Hi First i want to thanks for your help. "If you find that the count of local ports used to establish new sessions gradually decrease" - there us a way to count this? or I need to check fro netstat if port is reuse?

what about the buffer? My application give the error WSAENOBUFS: No buffer space available WSAEADDRINUSE: Address already in use Insufficient winsock resources available to complete socket connection initiation.; An operation on a socket could not be performed because the system lacked sufficient buffer space or because a queue was full 127.0.0.1:8510 Information 6804

Thanks Naor

(16 Dec '15, 01:15) Naor Shalom

Don't expect programmers' hints on a site dedicated to packet capturing and Wireshark as the particular tool for it.

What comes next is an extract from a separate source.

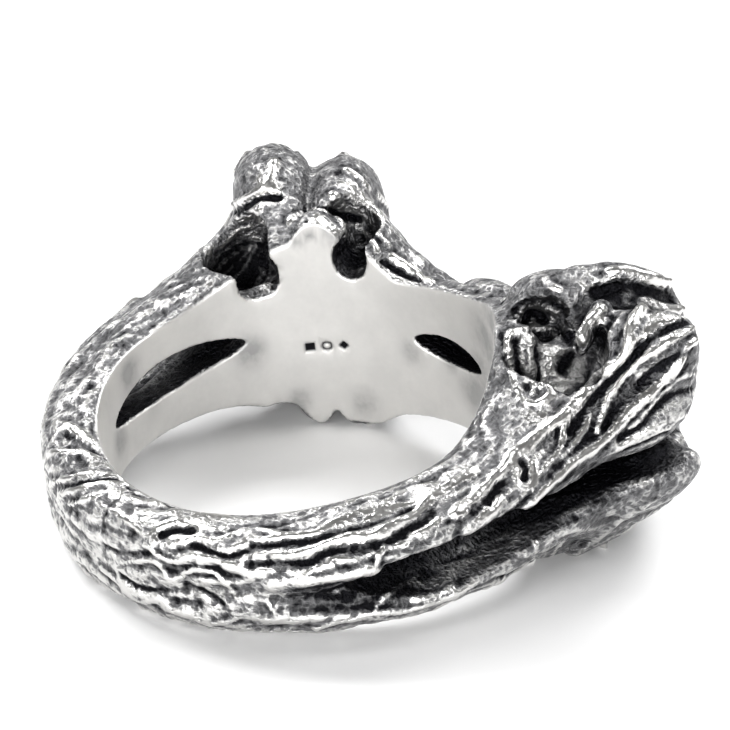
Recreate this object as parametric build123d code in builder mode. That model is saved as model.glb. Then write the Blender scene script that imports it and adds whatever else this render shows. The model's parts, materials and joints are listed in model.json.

As for counting the ports using Wireshark - a simple one would be to apply a display filter tcp.flags.syn == 1 and tcp.flags.ack == 0 and tcp.dstport == pppp (where pppp is the port on the server side) to select only the "SYN packets" from the initiator of the tcp session (which is your PC), then go to the packet dissection pane, unfold the tcp layer, right-click the line reading Source Port: xxx and choose "Apply as Column" from the context menu. This will add the source port as a column to the packet list pane.

Then, you would click on that column's header, which causes the packets to be sorted according to the value in that column. The rest is to calculate (probably manually) how many lines exist for each value. If the count of the SYN packets is too high to do that manually, you would have to use tshark and some script reading its output and summing up the number of occurrences of each port value.